** start Supplied data **
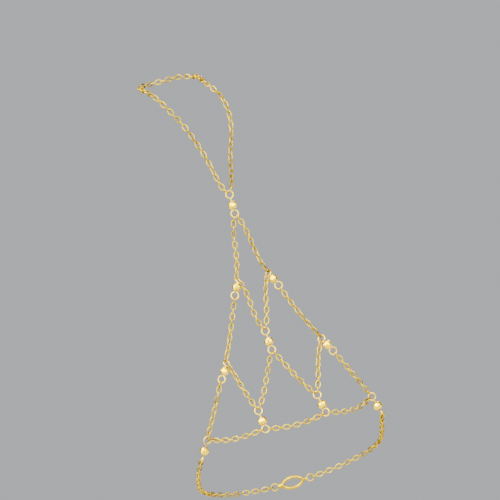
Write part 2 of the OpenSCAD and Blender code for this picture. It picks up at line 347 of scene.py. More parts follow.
def gold(name, light, tone_and_shade, smoothest, roughest, patch, grain, marks=None, tone=False):
    """Plated gold. Over patches it turns from its lit colour to a darker copy, which is random tone and
    painted shade, and its polish has a fine grain. Marks is how far apart the lines of a cutter lie, and
    tone is for links that differ from each other."""
    material = bpy.data.materials.new(name)
    material.use_nodes = True
    material.node_tree.nodes.clear()
    nodes = Nodes(material.node_tree)
    place = nodes.add("ShaderNodeTexCoord").outputs["Object"]
    patches = nodes.add(
        "ShaderNodeTexNoise", {"Vector": place, "Scale": 1 / patch, "Detail": 3, "Roughness": 0.6}
    ).outputs["Fac"]
    if tone:
        own = nodes.add("ShaderNodeAttribute", attribute_name="tone").outputs["Fac"]
        patches = nodes.add(
            "ShaderNodeMix", {"Factor": OWN_TONE, "A": patches, "B": own}
        ).outputs["Result"]
    # Painted shade: the patches, and each link's own tone, pick between the lit colour and its darker copy
    colour = ramp(nodes, patches, [(SHADE_BELOW, tone_and_shade), (LIGHT_ABOVE, light)])
    fine = nodes.add(
        "ShaderNodeTexNoise", {"Vector": place, "Scale": 1 / grain, "Detail": 2, "Roughness": 0.55}
    ).outputs["Fac"]
    roughness = nodes.add(
        "ShaderNodeMapRange",
        {
            "Value": fine, "From Min": GRAIN_SPAN[0], "From Max": GRAIN_SPAN[1],
            "To Min": smoothest, "To Max": roughest,
        },
    ).outputs["Result"]
    height = fine
    if marks:
        lines = nodes.add(
            "ShaderNodeTexWave",
            {"Vector": place, "Scale": BAND_SPACING / marks, "Distortion": 1.5, "Detail": 1},
            bands_direction="DIAGONAL",
        ).outputs["Fac"]
        height = nodes.add("ShaderNodeMath", {0: fine, 1: lines}, operation="ADD").outputs["Value"]
    bump = nodes.add(
        "ShaderNodeBump", {"Strength": POLISH_BUMP, "Distance": POLISH_DEPTH, "Height": height}
    )
    shader = nodes.add(
        "ShaderNodeBsdfPrincipled",
        {
            "Base Color": colour, "Metallic": 1.0, "Roughness": roughness, "Specular Tint": (*EDGE_GOLD, 1),
            "Normal": bump.outputs["Normal"],
        },
    )
    nodes.add("ShaderNodeOutputMaterial", {"Surface": shader.outputs["BSDF"]})
    return material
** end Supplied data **
▶ **What is expected**
Using the listing above, reproduce each line without omission.

▶ **Correct result**
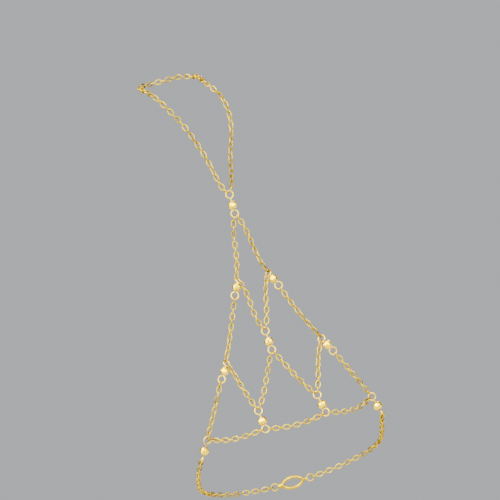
Write part 2 of the OpenSCAD and Blender code for this picture. It picks up at line 347 of scene.py. More parts follow.
def gold(name, light, tone_and_shade, smoothest, roughest, patch, grain, marks=None, tone=False):
    """Plated gold. Over patches it turns from its lit colour to a darker copy, which is random tone and
    painted shade, and its polish has a fine grain. Marks is how far apart the lines of a cutter lie, and
    tone is for links that differ from each other."""
    material = bpy.data.materials.new(name)
    material.use_nodes = True
    material.node_tree.nodes.clear()
    nodes = Nodes(material.node_tree)
    place = nodes.add("ShaderNodeTexCoord").outputs["Object"]
    patches = nodes.add(
        "ShaderNodeTexNoise", {"Vector": place, "Scale": 1 / patch, "Detail": 3, "Roughness": 0.6}
    ).outputs["Fac"]
    if tone:
        own = nodes.add("ShaderNodeAttribute", attribute_name="tone").outputs["Fac"]
        patches = nodes.add(
            "ShaderNodeMix", {"Factor": OWN_TONE, "A": patches, "B": own}
        ).outputs["Result"]
    # Painted shade: the patches, and each link's own tone, pick between the lit colour and its darker copy
    colour = ramp(nodes, patches, [(SHADE_BELOW, tone_and_shade), (LIGHT_ABOVE, light)])
    fine = nodes.add(
        "ShaderNodeTexNoise", {"Vector": place, "Scale": 1 / grain, "Detail": 2, "Roughness": 0.55}
    ).outputs["Fac"]
    roughness = nodes.add(
        "ShaderNodeMapRange",
        {
            "Value": fine, "From Min": GRAIN_SPAN[0], "From Max": GRAIN_SPAN[1],
            "To Min": smoothest, "To Max": roughest,
        },
    ).outputs["Result"]
    height = fine
    if marks:
        lines = nodes.add(
            "ShaderNodeTexWave",
            {"Vector": place, "Scale": BAND_SPACING / marks, "Distortion": 1.5, "Detail": 1},
            bands_direction="DIAGONAL",
        ).outputs["Fac"]
        height = nodes.add("ShaderNodeMath", {0: fine, 1: lines}, operation="ADD").outputs["Value"]
    bump = nodes.add(
        "ShaderNodeBump", {"Strength": POLISH_BUMP, "Distance": POLISH_DEPTH, "Height": height}
    )
    shader = nodes.add(
        "ShaderNodeBsdfPrincipled",
        {
            "Base Color": colour, "Metallic": 1.0, "Roughness": roughness, "Specular Tint": (*EDGE_GOLD, 1),
            "Normal": bump.outputs["Normal"],
        },
    )
    nodes.add("ShaderNodeOutputMaterial", {"Surface": shader.outputs["BSDF"]})
    return material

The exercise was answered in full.